For that matter, do you care about the Evade bug in Final Fantasy VI? You know, the bug that isn’t even actually a proper bug, it’s just programming that wasn’t done quite right.

FFXI's approach of never letting you know what was or was not supposed to happen worked to avoid this problem, at least.

For those of you who don’t know, in the original Japanese and English releases of FFVI, there was an error in calculations using Evade. Specifically, there weren’t any. Even physical attacks checked Magical Evade by accident, meaning that the Evade stat was completely useless and someone with maximized M. Evade would dodge everything. This had the net result of making some characters a bit better and some a bit worse, and it wasn’t fixed until the game’s port to the Gameboy Advance many years later.
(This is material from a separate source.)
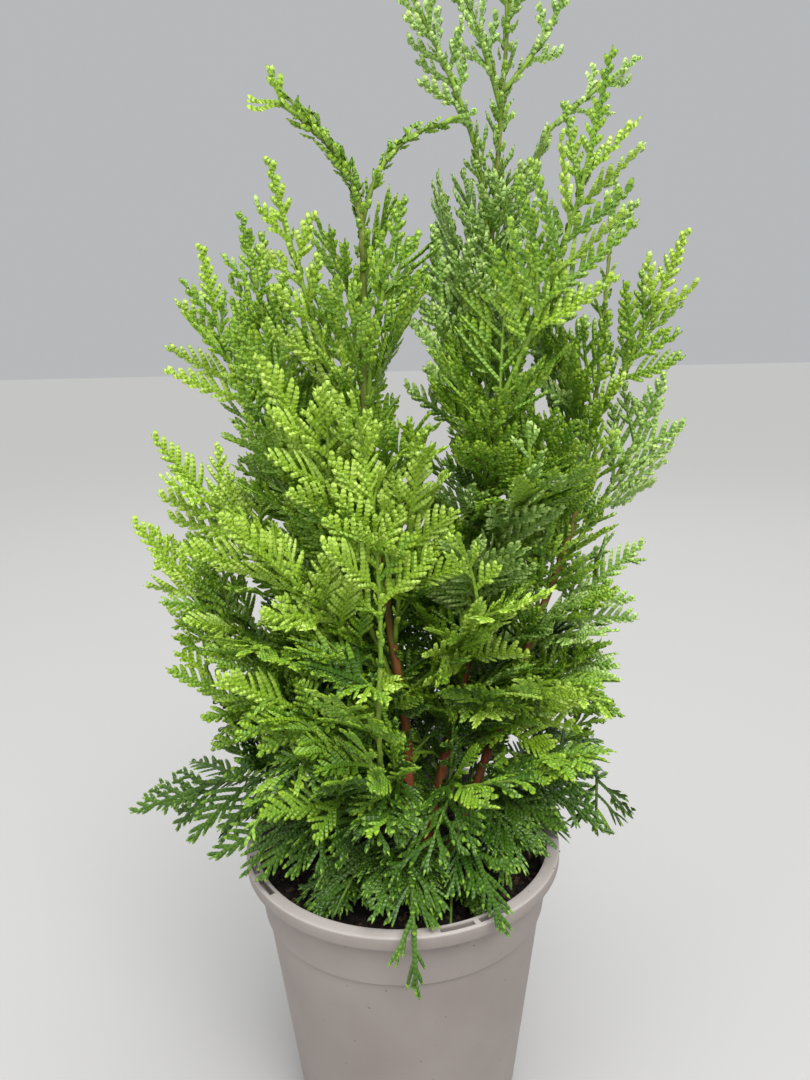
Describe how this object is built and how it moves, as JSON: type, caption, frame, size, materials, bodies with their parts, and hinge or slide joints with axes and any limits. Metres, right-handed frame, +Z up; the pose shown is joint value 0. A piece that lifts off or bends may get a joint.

Except… people played the bugged version of FFVI for years. Played it to death, even. People knew the game inside and out, backwards and forward, and it turns out that even with that minor bug the game is excellent. In fact, there’s not even that much change in which characters are better or worse between the original and the “fixed” version; most of the characters who could max out M. Evade are equally hard to affect, and magical attacks are generally more dangerous anyway!

So which version of the game is better? Which version is worth preserving? Is the re-release that fixes the bug (while adding a lot of new content and changing other important elements) closer to the “spirit” of the original programming team? Or does it not matter what the programmers wanted to build compared to what they did build?

Having fun chewing on all of this? Good. Because we’re nearly 600 words in and we haven’t yet tied this into MMOs at all, but with the advent of projects like World of Warcraft Classic you can see where this is relevant. Because there’s a lot of space for debate over the “right” version of FFVI to preserve, and that’s looking at one major “patch” in this form. MMOs, on the other hand…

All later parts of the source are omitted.